* [Dataset records]

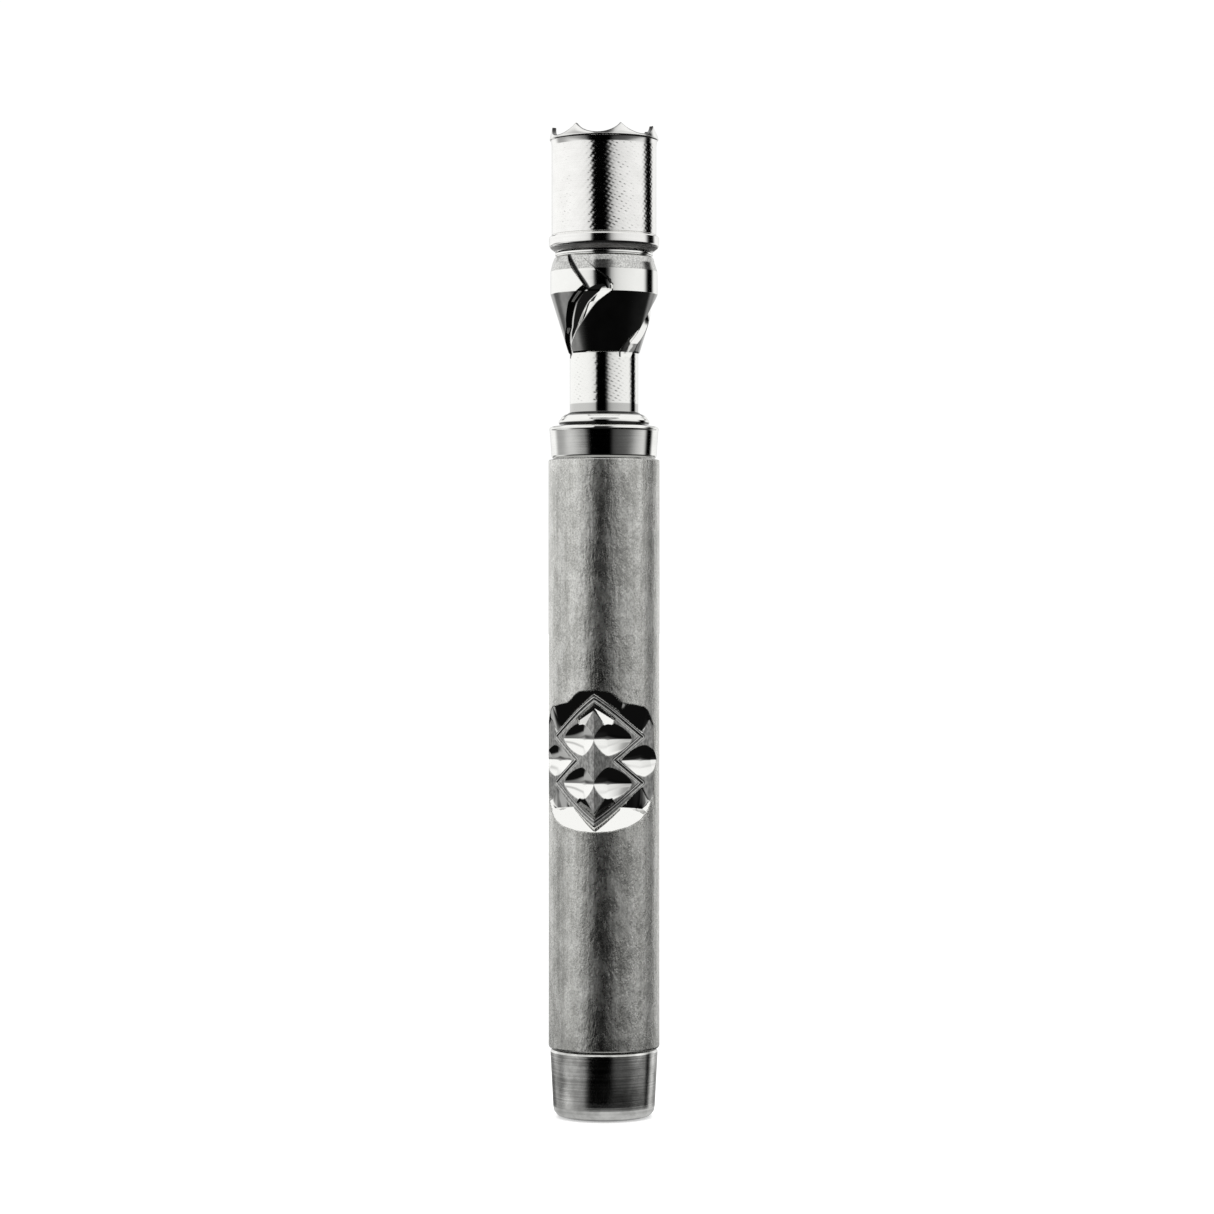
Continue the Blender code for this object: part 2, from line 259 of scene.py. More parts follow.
def steel(name, light, dark, rough_lo, rough_hi, ring=0.0, grain=0.0, ring_scale=9000.0, painted_shade=False):
    """Polished or turned stainless steel: faint cloudy tone, varying polish, turning rings round Z. When asked, a
    vertex attribute paints shade into the colour and a second one adds roughness.
    """
    mat, g, bsdf, coords = new_material(name)
    cloud = g.noise(coords, 700.0, 4.0)
    rings_v = g.stretched(coords, (60.0, 60.0, ring_scale))
    rings = g.noise(rings_v, 1.0, 3.0, 0.6)
    fine = g.noise(coords, 9000.0, 2.0)
    tone = g.math("ADD", g.math("MULTIPLY", cloud, 0.6), g.math("MULTIPLY", rings, 0.4))
    colour = g.mix(g.range(tone, 0.35, 0.65), dark, light)
    if painted_shade:
        # painted shade: near-black mixed into the colour where the vertex attribute says
        colour = g.mix(g.node("ShaderNodeAttribute", attribute_name="painted_shade").outputs["Fac"], colour, (0.03, 0.03, 0.03))
    g.link(colour, bsdf.inputs["Base Color"])
    bsdf.inputs["Metallic"].default_value = 1.0
    rough = g.range(g.math("ADD", g.math("MULTIPLY", rings, 0.6), g.math("MULTIPLY", cloud, 0.4)), 0.3, 0.7, rough_lo, rough_hi)
    if painted_shade:
        rough = g.math("ADD", rough, g.math("MULTIPLY", g.node("ShaderNodeAttribute", attribute_name="brushed").outputs["Fac"], 0.42))
    g.link(rough, bsdf.inputs["Roughness"])
    normal = None
    if ring:
        normal = g.bump(rings, ring)
    if grain:
        normal = g.bump(fine, grain, normal=normal)
    if normal is not None:
        g.link(normal, bsdf.inputs["Normal"])
    return mat


POLISHED = steel("polished_steel", (0.90, 0.90, 0.88), (0.80, 0.80, 0.78), 0.05, 0.10, ring=0.0000006)
FERRULE = steel("ferrule_steel", (0.90, 0.90, 0.88), (0.52, 0.52, 0.505), 0.09, 0.17, ring=0.000004, ring_scale=9000.0, painted_shade=True)
CAP_STEEL = steel("cap_steel", (0.92, 0.915, 0.90), (0.84, 0.835, 0.82), 0.07, 0.12, ring=0.0000004, painted_shade=True)
TURNED = steel("turned_steel", (0.74, 0.74, 0.72), (0.58, 0.58, 0.57), 0.20, 0.30, ring=0.000002)
SPRING = steel("spring_steel", (0.60, 0.60, 0.61), (0.46, 0.46, 0.48), 0.22, 0.30, grain=0.000001)
BIMETAL = steel("bimetal", (0.74, 0.68, 0.58), (0.60, 0.53, 0.42), 0.20, 0.32, ring=0.000001)


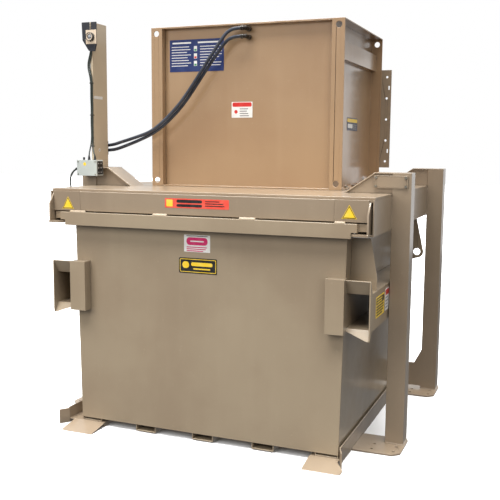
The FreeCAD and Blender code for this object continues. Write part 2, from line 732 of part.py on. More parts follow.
def mast_head():
    """Black shield on the mast's front edge, with the sensor plate on its face."""
    left = "-1193"
    right = "-1070"
    outline = [(left, "head_top"), ("-1188", "head_top - 127"), ("-1137", "head_top - 201"),
               ("-1118", "head_top - 207"), ("-1084", "head_top - 207"), (right, "head_top - 159"),
               (right, "head_top")]
    shield = prism("XZ", outline, "head_y", "head_y + 8")
    slot = box(("-1129", "-1114"), ("head_y - 1", "head_y + 9"), ("head_top - 56", "head_top + 1"))
    block = box(("-mast_out", "-mast_in"), ("head_y + 8", "mast_front"), ("head_top - 121", "head_top - 51"))
    node("sensor_shield", fuse(cut(shield, slot), block))
    plate = box(("-1154", "-1068"), ("head_y - 7", "head_y"), ("2664", "2763"))
    barrel = rod("y", "-1113", "head_y - 27", "2713", "25", "20")
    dish = rod("y", "-1113", "head_y - 28", "2713", "20", "8")
    node("sensor_plate", fuse(plate, cut(barrel, dish)))
    node("sensor_lens", rod("y", "-1113", "head_y - 24", "2713", "19.7", "3.8"))


def junction_box():
    left = "-box_in - box_wide"
    span = ("box_low", "box_low + box_tall")
    body = box((left, "-box_in"), ("box_y + 22", "box_y + box_deep"), span)
    hollow = box(("%s + 4" % left, "-box_in - 4"), ("box_y + 21", "box_y + box_deep - 4"),
                 ("box_low + 4", "box_low + box_tall - 4"))
    node("junction_box", cut(body, hollow))
    lid = box((left, "-box_in"), ("box_y", "box_y + 21.8"), span)
    screws = [rod("y", x, "box_y - 2", z, "5", "3") for x in ("%s + 12" % left, "-box_in - 12")
              for z in ("box_low + 12", "box_low + box_tall - 12")]
    node("junction_box_lid", fuse(lid, *screws))
    arms = [box(("-1200 + %d" % step, "-1192 + %d" % step), ("box_y + box_deep", "leg_y_left - 6"),
                ("1722", "1764")) for step in (0, 64)]
    back = box(("-1200", "-1128"), ("leg_y_left - 6", "leg_y_left"), ("1722", "1764"))
    node("junction_box_bracket", fuse(*arms, back))
    glands = []
    for x in ("-1134", "-1084"):
        stub = rod("z", x, "456", "box_low + box_tall", "9", "10")
        cap = rod("z", x, "456", "box_low + box_tall + 10", "7", "12")
        glands.append(cut(fuse(stub, cap), rod("z", x, "456", "box_low + box_tall - 1", "5.3", "30")))
    glands.append(rod("z", "-1178", "456", "box_low + box_tall", "7.5", "20"))
    side_gland = rod("x", "%s - 12" % left, "456", "1769", "9", "12")
    glands.append(side_gland)
    glands.append(rod("x", "-1140", "456", "1538", "9", "22"))
    node("cable_glands", group(glands))


LEAD_RADIUS = 5.0
BOX_LEAD_RADIUS = 6.5
MAST_CABLE_LEFT = [(-1134, 493, 2696), (-1129, 493, 2655), (-1129, 492.5, 2615), (-1140, 492, 2575),
                   (-1152, 492, 2535), (-1153, 492, 2492), (-1142, 492, 2450), (-1134.5, 493, 2410),
                   (-1132, 493, 2366), (-1134, 493, 2290), (-1131, 493, 2200), (-1135, 493, 2110),
                   (-1132, 493, 2010), (-1135, 491, 1954), (-1138, 480, 1916), (-1136, 464, 1886),
                   (-1134, 456, 1858), (-1134, 456, 1832)]
MAST_CABLE_RIGHT = [(-1122.5, 493, 2696), (-1117.5, 493, 2655), (-1117.5, 492.5, 2615),
                    (-1128, 492, 2573), (-1140, 492, 2533), (-1141, 492, 2494), (-1130, 492, 2452),
                    (-1123, 493, 2410), (-1120.5, 493, 2366), (-1122.5, 493, 2290),
                    (-1119.5, 493, 2200), (-1123.5, 493, 2110), (-1120.5, 493, 2010),
                    (-1123, 491, 1956), (-1118, 482, 1920), (-1103, 469, 1890), (-1088, 459, 1862),
                    (-1084, 456, 1832)]
BOX_LEAD = [(-1223, 456, 1769), (-1253, 456, 1760), (-1278, 456, 1740), (-1296, 456, 1711),
            (-1303, 456, 1672), (-1299, 456, 1628), (-1279, 456, 1588), (-1244, 456, 1558),
            (-1198, 456, 1542), (-1140, 456, 1538)]


def build():
    container_shell()
    container_rim()
    for side in SIDES:
        fork_pocket(side)
        container_ear(side)
    skids = []
    for index in range(5):
        low = "floor_top + 0.4" if index in (0, 4) else "skid_low"
        skids.append(container_skid("%d * skid_pitch" % (index - 2), low))
    node("container_skids", group(skids))
    front_beam()
    rear_beam()
    deck()
    for side in SIDES:
        side_channel(side)
        floor_guide(side)
        entry_ramp(side)
        house_side(side)
        mounting_strip(side)
        cylinder(side)
    for corner in LEGS:
        leg(corner)
        foot_plate(corner)
    leg_cover()
    house_panels()
    house_bolts()
    head_beams()
    ram()
    hose_fittings()
    mast()
    mast_head()
    junction_box()
    cord("hose_upper", HOSE_UPPER, HOSE_RADIUS)
    cord("hose_lower", HOSE_LOWER, HOSE_RADIUS)
    cord("mast_cable_left", MAST_CABLE_LEFT, LEAD_RADIUS)
    cord("mast_cable_right", MAST_CABLE_RIGHT, LEAD_RADIUS)
    cord("box_lead", BOX_LEAD, BOX_LEAD_RADIUS)


def check_and_export():
    doc.recompute()
    for item in doc.Objects:
        if "Invalid" in item.State or "Error" in item.State:
            raise RuntimeError("failed feature: %s %s" % (item.Name, item.State))
    os.makedirs("parts", exist_ok=True)
    total = FreeCAD.BoundBox()
    for name, thing in nodes:
        shape = thing.Shape
        if shape.isNull() or not shape.isValid():
            raise RuntimeError("bad shape: " + name)
        total.add(shape.BoundBox)
    for name, thing in nodes:
        thing.Shape.exportStep("parts/%s.step" % name)
    print("nodes", len(nodes), "bounds", total)


build()
check_and_export()
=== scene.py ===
"""Looks of the vertical trash compactor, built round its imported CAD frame."""
import math
import random

import bmesh
import bpy
from mathutils import Matrix, Vector


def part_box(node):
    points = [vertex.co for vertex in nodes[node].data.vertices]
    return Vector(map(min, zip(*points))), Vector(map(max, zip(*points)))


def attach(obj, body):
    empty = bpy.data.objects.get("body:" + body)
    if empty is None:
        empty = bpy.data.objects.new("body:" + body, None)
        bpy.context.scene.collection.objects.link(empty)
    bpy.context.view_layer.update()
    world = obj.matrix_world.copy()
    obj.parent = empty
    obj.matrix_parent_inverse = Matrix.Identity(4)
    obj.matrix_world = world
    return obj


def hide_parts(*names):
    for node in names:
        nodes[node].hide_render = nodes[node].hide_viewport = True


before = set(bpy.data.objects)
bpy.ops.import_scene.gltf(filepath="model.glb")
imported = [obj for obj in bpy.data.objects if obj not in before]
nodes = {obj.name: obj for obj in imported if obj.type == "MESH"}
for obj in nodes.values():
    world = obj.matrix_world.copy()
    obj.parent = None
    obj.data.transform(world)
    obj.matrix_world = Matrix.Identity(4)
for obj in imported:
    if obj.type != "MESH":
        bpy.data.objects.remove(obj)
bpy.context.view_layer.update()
FRONT = -0.846          # y of the container's front sheet; every Y below is millimetres back from it
MM = 0.001
SIDES = (("left", -1), ("right", 1))
random.seed(7)


def at(x, y, z):
    """Millimetres, with y measured back from the container's front sheet, to frame metres."""
    return Vector((x * MM, FRONT + y * MM, z * MM))


# ---------------------------------------------------------------- camera

CAMERA_PLACE = (2.162, -5.3964, 1.919)
CAMERA_TURN = (22.15, 7.28, 0.41)      # yaw to the left, pitch down and roll, in degrees
CAMERA_LENS = 57.18                    # mm, for a film 36 mm wide
CAMERA_SHIFT = (0.0062, 0.0005)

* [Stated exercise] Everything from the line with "obj.parent = None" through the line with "bpy.data.objects.remove(obj)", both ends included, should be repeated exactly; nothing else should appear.

* [Response to the exercise]
    obj.parent = None
    obj.data.transform(world)
    obj.matrix_world = Matrix.Identity(4)
for obj in imported:
    if obj.type != "MESH":
        bpy.data.objects.remove(obj)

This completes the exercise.